Late last week Trump invited a considerable amount of ridicule by asking the government’s scientists to investigate that COVID-19 could be cured by somehow exposing a patient’s innards to “ultra violet or some other powerful light” or perhaps injecting the sort of disinfectants that have been proved kill the coronavirus on surfaces. No, he didn’t say that people should drink bleach or shoot up Lysol, as many internet wags giddily paraphrased it, but enough people took the idea seriously enough that the poison control center hotlines in four states saw a spike in calls about it and disinfectant manufacturers felt compelled to issue public warnings agains ingesting their products, and asking the government’s scientists to waste precious time and resources on such an obviously absurd and unscientific spur-of-the-moment idea was an indefensibly stupid thing to say. Which initially led to White House spokespeople denying he’d said what all the evidence even on Fox News clearly shows he said, or that at least it had been taken out of context, even in reports that showed the whole thing from beginning to end, and they rightly noted that some internet wags on the fringes of the internet were falsely implying Trump had urged people to drink bleach.
Trump was nonetheless clearly losing the news cycle and all the late night comedy shows still airing, what with all the damning videotape from all of the networks including Fox News were obligated to run, so by Sunday he had switched to saying that yeah he’d said what they said he’d said but was just kidding. He explained that “I was asking a sarcastically to reporters like you, just to see what would happen. I was asking a sarcastic and a very sarcastic question to the reporters in the room about disinfectant on the inside. But it does kill it and would kill it on the hands, and it would make things much better.” Alas, none of this utter nonsense is likely to save the news cycle for Trump.

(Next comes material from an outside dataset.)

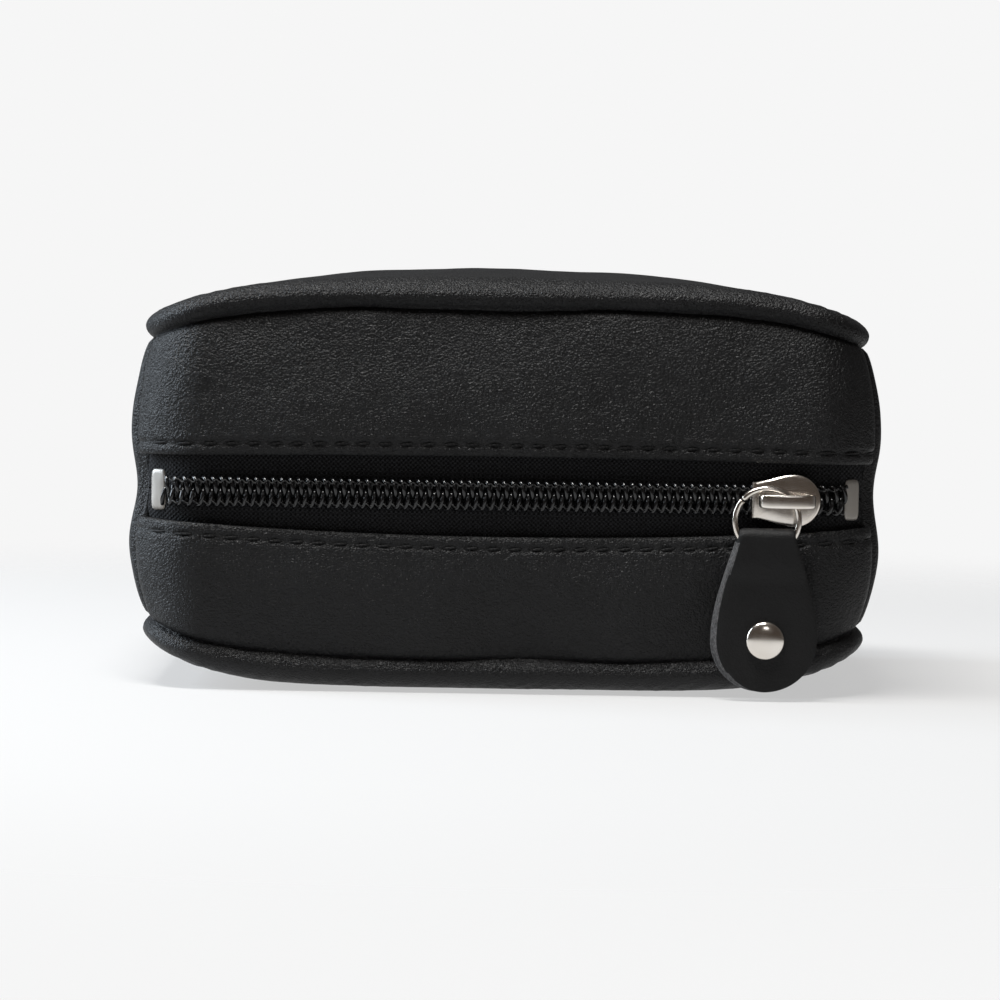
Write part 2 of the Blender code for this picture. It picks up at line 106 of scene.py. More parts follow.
# The pull tab
TAB_MIDDLE = (TAB_LOW + TAB_HIGH) / 2
TAB_LOBE = TAB_HIGH.x - TAB_MIDDLE.x  # radius of the round end
TAB_LOBE_Z = TAB_LOW.z + TAB_LOBE
TAB_NECK = 4.3  # half of the width at the ring
TAB_LEAF = 0.92
TAB_FOLD = (TAB_HIGH.y - TAB_LOW.y) / 2 - TAB_LEAF / 2  # radius of the fold, to the leather's middle
TAB_FOLD_Z = TAB_HIGH.z - TAB_LEAF / 2 - TAB_FOLD
TAB_GAP = 0.06  # half of the gap between the leaves


# Node materials


class Nodes:
    """A short way to write a node tree: each call adds a node and links what it is given."""

    def __init__(self, name):
        self.material = bpy.data.materials.new(name)
        self.material.use_nodes = True
        self.tree = self.material.node_tree
        self.shader = self.tree.nodes["Principled BSDF"]
        coords = self.tree.nodes.new("ShaderNodeTexCoord")
        self.place = coords.outputs["Object"]

    def add(self, kind, settings=None, **inputs):
        node = self.tree.nodes.new(kind)
        for key, value in (settings or {}).items():
            setattr(node, key, value)
        for key, value in inputs.items():
            self.give(node.inputs[key.replace("_", " ")], value)
        return node

    def give(self, socket, value):
        if isinstance(value, bpy.types.NodeSocket):
            self.tree.links.new(value, socket)
        else:
            socket.default_value = value

    def math(self, operation, first, second=0.0, third=0.0):
        node = self.tree.nodes.new("ShaderNodeMath")
        node.operation = operation
        for socket, value in zip(node.inputs, (first, second, third)):
            self.give(socket, value)
        return node.outputs[0]

    def noise(self, scale, detail=3.0, roughness=0.5, vector=None):
        made = self.add("ShaderNodeTexNoise", Scale=scale, Detail=detail, Roughness=roughness)
        self.tree.links.new(vector or self.place, made.inputs["Vector"])
        return made.outputs["Fac"]

    def cells(self, scale, feature="F1", vector=None):
        made = self.add("ShaderNodeTexVoronoi", {"feature": feature}, Scale=scale)
        self.tree.links.new(vector or self.place, made.inputs["Vector"])
        return made.outputs["Distance"]

    def ramp(self, value, stops):
        made = self.tree.nodes.new("ShaderNodeValToRGB")
        self.tree.links.new(value, made.inputs["Fac"])
        while len(made.color_ramp.elements) < len(stops):
            made.color_ramp.elements.new(0.5)
        for element, (at, colour) in zip(made.color_ramp.elements, stops):
            element.position = at
            element.color = (*colour, 1.0)
        return made.outputs["Color"]

    def spread(self, value, low, high):
        made = self.add("ShaderNodeMapRange", To_Min=low, To_Max=high)
        self.tree.links.new(value, made.inputs["Value"])
        return made.outputs["Result"]

    def bump(self, height, strength, distance, under=None):
        made = self.add("ShaderNodeBump", Strength=strength, Distance=distance)
        self.tree.links.new(height, made.inputs["Height"])
        if under is not None:
            self.tree.links.new(under, made.inputs["Normal"])
        return made.outputs["Normal"]

    def finish(self, **inputs):
        for key, value in inputs.items():
            self.give(self.shader.inputs[key.replace("_", " ")], value)
        return self.material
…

Trump told one of the assembled reporters he was looking at him as he made his joke, but the reporter replied with the provable fact he hadn’t been at the news conference and that Trump was looking at a government scientist in apparaent earnestness, and the all the videotape even from Fox shows that Trump was looking at his coronavirus coordinator when he touted ingestion of disinfectants as a possible cure. As avid students of the cynical art of humor who appreciate a subtle wit we can also say that if Trump was only kidding he is by far the most deadpan comedian we have ever encountered. As empathetic human beings, we will also venture to opine that right now isn’t an appropriate moment for presidential sarcasm even if that s the official explanation..

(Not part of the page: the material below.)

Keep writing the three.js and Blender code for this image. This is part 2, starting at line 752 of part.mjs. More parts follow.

Somehow Trump found time over the weekend to “tweet” that all the reporters who’d won “nobles” for reporting on Trump’s contacts with Russians during his presidential campaign should return them, and the that the “nobles committee” should instead confer the honor on the reporters who reported the story more in line with Trump’s version of events. As avid students of the cynical art of humor we were able to deduct that Trump meant the Nobel Prizes, which honor scientific and diplomatic and literary achievement but not American journalism, and that by “Nobel Prizes” he meant the Pulitzer Prizes, which do. After deleting the “tweets” he “tweeted” that deliberately meant to disrespect the Nobel Prizes he’s never won and never will win by ironically calling them the “noble prizes,” which is not bad if he’s really that subtle, but he was still mixed up about the Nobel and Pulitzer prizes and seemed to be losing yet another news cycle.

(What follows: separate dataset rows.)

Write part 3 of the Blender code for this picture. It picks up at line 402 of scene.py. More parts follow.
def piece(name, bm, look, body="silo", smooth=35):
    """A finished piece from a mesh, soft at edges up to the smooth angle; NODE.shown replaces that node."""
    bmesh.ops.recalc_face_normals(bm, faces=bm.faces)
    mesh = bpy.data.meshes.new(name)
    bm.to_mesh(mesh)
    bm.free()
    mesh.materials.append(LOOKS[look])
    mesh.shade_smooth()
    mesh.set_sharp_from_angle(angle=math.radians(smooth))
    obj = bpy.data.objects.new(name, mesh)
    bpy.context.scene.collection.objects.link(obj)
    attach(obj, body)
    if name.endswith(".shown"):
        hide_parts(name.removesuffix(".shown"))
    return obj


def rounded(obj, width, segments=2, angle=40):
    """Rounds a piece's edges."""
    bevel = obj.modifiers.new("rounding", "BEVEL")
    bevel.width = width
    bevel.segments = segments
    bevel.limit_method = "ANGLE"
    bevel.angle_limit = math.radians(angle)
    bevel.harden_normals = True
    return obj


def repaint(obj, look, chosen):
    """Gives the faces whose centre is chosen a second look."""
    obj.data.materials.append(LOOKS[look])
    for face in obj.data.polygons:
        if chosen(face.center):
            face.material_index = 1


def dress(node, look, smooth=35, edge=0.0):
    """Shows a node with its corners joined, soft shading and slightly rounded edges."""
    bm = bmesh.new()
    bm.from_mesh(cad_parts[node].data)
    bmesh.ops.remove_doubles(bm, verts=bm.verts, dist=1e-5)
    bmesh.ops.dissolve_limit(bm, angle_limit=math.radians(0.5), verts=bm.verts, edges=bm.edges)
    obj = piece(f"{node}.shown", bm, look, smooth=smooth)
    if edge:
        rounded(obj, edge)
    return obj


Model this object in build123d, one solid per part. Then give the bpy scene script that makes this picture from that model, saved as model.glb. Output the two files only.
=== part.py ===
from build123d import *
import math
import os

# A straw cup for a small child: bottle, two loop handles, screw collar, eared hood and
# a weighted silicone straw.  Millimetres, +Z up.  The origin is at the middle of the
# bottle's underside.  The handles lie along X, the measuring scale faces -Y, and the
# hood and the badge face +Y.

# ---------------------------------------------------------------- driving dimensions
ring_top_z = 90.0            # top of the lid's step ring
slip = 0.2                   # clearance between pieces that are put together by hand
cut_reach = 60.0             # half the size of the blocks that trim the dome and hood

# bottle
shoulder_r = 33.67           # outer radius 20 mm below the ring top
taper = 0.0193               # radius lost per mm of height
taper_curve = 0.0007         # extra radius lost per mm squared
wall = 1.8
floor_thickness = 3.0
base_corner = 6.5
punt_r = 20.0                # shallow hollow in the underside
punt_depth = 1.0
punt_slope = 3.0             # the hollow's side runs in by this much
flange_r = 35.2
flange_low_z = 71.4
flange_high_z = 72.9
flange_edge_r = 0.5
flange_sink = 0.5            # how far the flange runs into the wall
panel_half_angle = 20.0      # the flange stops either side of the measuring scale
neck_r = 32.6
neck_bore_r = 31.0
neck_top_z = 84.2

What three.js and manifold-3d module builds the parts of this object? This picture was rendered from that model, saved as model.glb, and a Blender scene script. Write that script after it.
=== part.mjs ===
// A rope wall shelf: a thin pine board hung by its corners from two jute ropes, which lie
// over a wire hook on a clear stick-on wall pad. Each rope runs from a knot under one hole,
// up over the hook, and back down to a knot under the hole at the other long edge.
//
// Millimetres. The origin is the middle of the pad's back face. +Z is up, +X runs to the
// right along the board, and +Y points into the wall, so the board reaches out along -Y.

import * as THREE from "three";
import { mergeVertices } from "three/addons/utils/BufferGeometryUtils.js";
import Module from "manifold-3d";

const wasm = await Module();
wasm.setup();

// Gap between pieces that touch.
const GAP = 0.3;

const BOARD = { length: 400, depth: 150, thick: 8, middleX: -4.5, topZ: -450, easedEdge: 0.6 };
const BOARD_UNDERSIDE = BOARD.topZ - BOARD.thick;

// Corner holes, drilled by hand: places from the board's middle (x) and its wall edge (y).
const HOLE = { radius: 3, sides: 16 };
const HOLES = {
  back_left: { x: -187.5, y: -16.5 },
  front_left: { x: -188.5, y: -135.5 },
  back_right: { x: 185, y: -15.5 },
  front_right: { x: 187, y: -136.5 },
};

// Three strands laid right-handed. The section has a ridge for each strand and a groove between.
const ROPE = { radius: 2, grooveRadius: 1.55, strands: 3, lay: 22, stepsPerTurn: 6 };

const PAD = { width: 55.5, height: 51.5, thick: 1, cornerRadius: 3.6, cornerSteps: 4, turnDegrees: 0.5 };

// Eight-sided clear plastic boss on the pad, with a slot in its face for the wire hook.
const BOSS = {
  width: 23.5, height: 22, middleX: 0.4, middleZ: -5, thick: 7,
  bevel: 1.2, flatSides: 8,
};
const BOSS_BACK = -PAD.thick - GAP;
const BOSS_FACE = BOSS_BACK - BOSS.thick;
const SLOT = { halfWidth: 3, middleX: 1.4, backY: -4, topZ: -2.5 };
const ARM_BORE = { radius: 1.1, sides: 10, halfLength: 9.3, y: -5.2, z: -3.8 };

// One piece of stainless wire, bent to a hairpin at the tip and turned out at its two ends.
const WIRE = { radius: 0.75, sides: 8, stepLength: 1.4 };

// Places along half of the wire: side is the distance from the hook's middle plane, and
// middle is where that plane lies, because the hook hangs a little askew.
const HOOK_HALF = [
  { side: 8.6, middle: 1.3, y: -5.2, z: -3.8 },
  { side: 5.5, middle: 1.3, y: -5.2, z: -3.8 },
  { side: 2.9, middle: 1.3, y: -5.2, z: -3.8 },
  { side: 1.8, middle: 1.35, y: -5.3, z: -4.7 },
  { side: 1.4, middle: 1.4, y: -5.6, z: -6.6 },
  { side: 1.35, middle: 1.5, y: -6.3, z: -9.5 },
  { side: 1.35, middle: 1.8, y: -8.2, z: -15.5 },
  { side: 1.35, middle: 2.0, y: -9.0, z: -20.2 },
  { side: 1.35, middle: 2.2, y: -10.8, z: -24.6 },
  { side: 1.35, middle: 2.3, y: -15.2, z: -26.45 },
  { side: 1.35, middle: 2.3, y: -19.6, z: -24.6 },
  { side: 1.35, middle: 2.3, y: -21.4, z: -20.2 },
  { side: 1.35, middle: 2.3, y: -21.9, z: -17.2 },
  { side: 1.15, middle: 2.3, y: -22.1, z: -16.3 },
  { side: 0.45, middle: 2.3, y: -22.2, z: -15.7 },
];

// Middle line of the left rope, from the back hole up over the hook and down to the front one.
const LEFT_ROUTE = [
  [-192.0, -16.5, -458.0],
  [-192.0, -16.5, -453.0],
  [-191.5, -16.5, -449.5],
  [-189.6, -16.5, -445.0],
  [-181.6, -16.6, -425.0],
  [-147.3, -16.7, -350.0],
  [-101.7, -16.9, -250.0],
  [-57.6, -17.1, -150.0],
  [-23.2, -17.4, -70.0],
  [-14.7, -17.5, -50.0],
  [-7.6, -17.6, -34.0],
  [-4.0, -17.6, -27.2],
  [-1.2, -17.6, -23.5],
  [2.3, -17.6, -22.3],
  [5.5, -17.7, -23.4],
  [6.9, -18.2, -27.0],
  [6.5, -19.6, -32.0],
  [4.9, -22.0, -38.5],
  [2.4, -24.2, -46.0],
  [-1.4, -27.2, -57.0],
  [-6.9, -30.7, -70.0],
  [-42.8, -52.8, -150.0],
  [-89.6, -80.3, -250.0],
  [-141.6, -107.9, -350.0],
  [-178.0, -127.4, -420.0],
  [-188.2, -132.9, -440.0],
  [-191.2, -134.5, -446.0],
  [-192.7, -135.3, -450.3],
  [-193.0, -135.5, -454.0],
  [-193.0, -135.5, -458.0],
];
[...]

Trump’s astoundingly staunch apologists always wind up saying to forget anything Trump stupidly says or “tweets,” and to watch what he does, We’ll do exactly that, and hope for the best as America gropes its way through the worst public health and economic crisis of our lifetimes, making difficult decisions about how to balance both problems based on incomplete data, but we’d feel slightly better about it if the President of the United States refrained from saying stupid things even if he was just being sarcastic.